Quel ministro, lo avrete forse intuito quando abbiamo scritto la parola “mutande”, è proprio lui. E’ il ministro delle Infrastrutture. E’ il ministro che scioccamente Roberto Saviano ha definito della “Malavita” e che invece meriterebbe di essere definito come il ministro della Nuovavita. E’ Matteo Salvini. In tre mesi, Salvini, assumendo una posa poco salviniana, ha girato l’Italia non, come da sua specialità, per fare “buu” ai migranti, per citofonare in giro per l’Italia chiedendo “scusi lei spaccia” o per invitare gli italiani a dare un calcio all’Europa. In tre mesi, tranne qualche tweet infelice sugli insetti che l’Europa vorrebbe farci mangiare a forza, qualche imbarazzo creato a Meloni sul caso Open Arms e qualche frase fuori luogo sulla presenza di Zelensky a Sanremo, dove forse l’ex Truce, visti i numeri degli influencer invitati sul palco da Amedeus avrebbe voluto esserci, il profilo di Salvini, anche quello social, è cambiato in modo radicale e al centro della sua agenda politica, il leader della Lega, ha messo solo ed esclusivamente la sua attività da ministro, mosso dalla saggia intenzione di sbloccare l’Italia (ieri, Salvini era a Roma, a Porta Metronia, a lavorare sulla metro C: vasto programma).

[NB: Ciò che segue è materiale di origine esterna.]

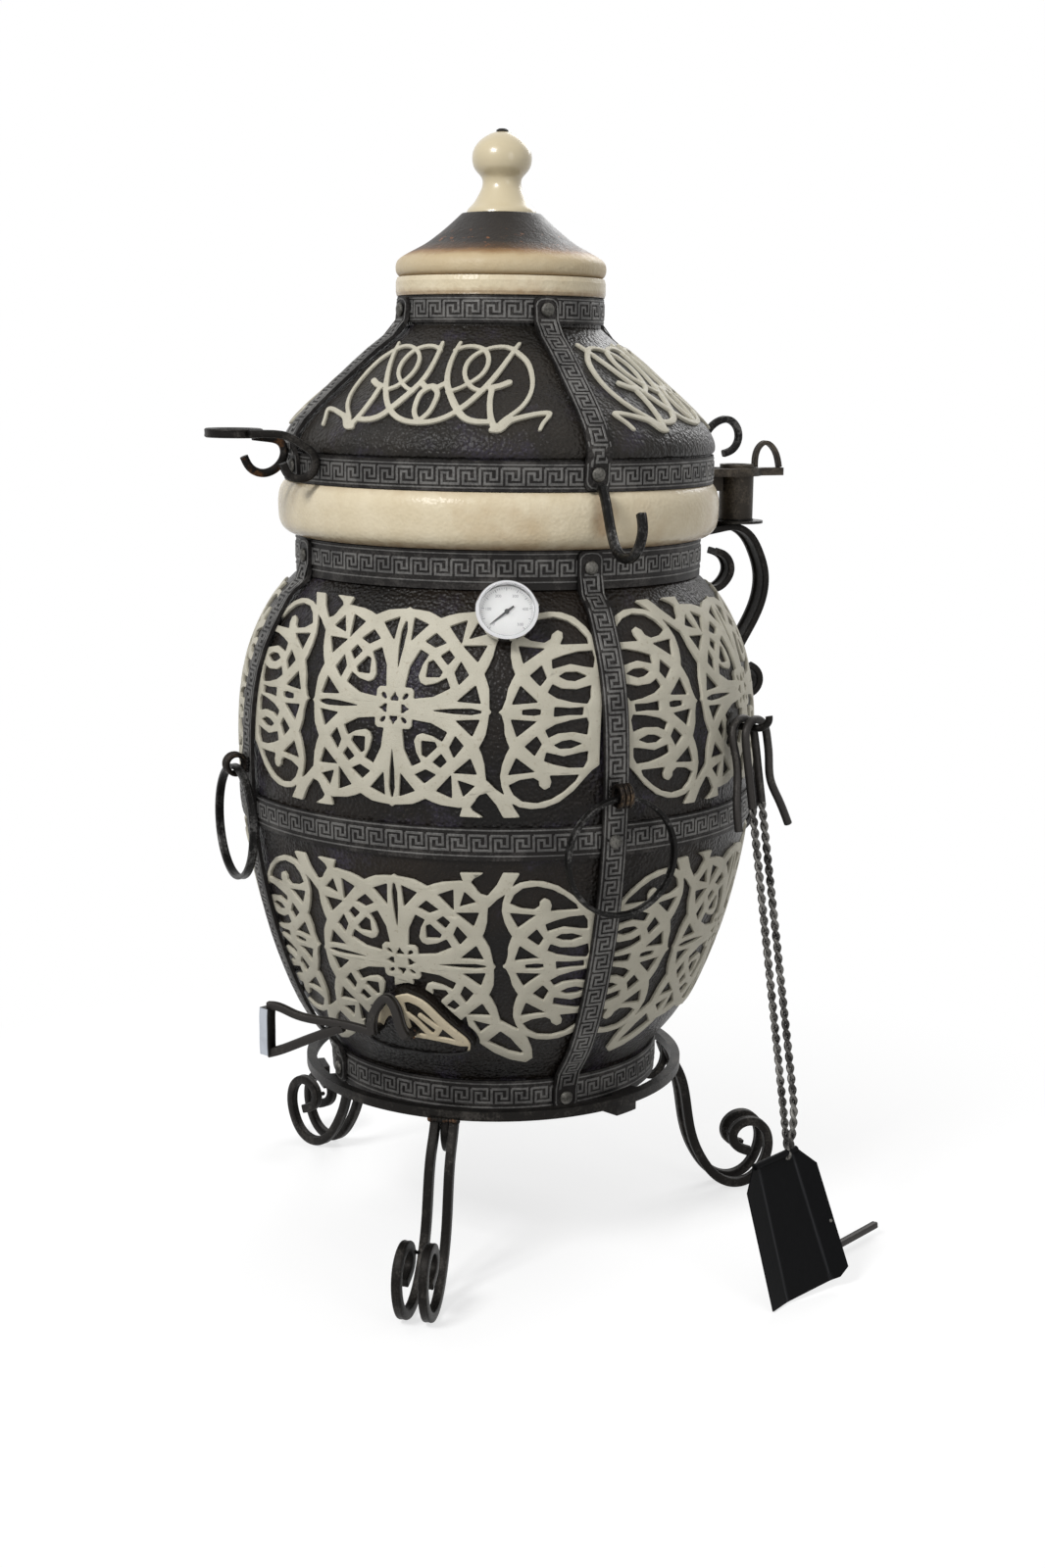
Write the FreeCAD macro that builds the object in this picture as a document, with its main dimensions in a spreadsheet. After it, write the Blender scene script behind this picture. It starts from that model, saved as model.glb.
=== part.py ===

E dunque, anche a costo di apparire come l’umarèll del governo, che dal ciglio della strada osserva quotidianamente gli operai al lavoro nei cantieri con l’aria di quello che la sa lunga, Salvini non perde un giorno a parlare di infrastrutture da costruire, ponti da realizzare, tunnel da scavare, sovrintendenze da sbloccare, codice degli appalti da riscrivere, cultura del no da sconfiggere e soldi europei da investire nonostante arrivino dagli stessi burocrati che vogliono infilare nelle bocche dei nostri figli tutti gli insetti del mondo. Il Salvini ministro con la ruspa è un Salvini che sorprendentemente convince, che incredibilmente stupisce i suoi interlocutori, che inaspettatamente lavora, come si dice a testa bassa, e che ha diligentemente scelto una via nuova alla ricostruzione della Lega: trasformare ogni cantiere presidiato dal ministro umarèll in un’occasione per differenziare il suo partito, il Pdf, il partito del fare, dal partito di Meloni, che nella Lega definiscono il Pdc, partito del chiacchierare. E dunque poche polemiche, molta disciplina, molto autocontrollo, favorito anche dalla scelta di passare molto tempo non negli uffici da vicepremier a Palazzo Chigi, non negli uffici di ministro a Porta Pia, ma nell’ufficio che il leader della Lega ha affittato misteriosamente qualche mese fa a Roma, a pochi passi da Piazza Cavour. E persino un tratto di responsabilità che lo ha spinto a portare la Lega a votare al Parlamento europeo una mozione che definisce “terroristica” l’azione di Putin.
A voler essere maliziosi, si potrebbe dire che l’atteggiamento di Salvini è quello di chi, non sapendo bene come districarsi nella stagione meloniana e non sapendo ancora che spazi ritagliarsi nel governo, sta lì, da buon umarèll, a bordo cantiere e a bordo fiume aspettando di poter raccogliere i frutti degli eventuali errori meloniani. Può darsi che sia così (anche se, così a naso, chi raccoglierà i frutti delle difficoltà della Lega sarà ancora Meloni: occhio alle regionali in Lombardia). Ma intanto i primi tre mesi di Salvini da ministro delle Infrastrutture sono stati praticamente perfetti. Meno felpe, più cantieri. Per la Lega non sarà forse il massimo, ma per l’Italia sì.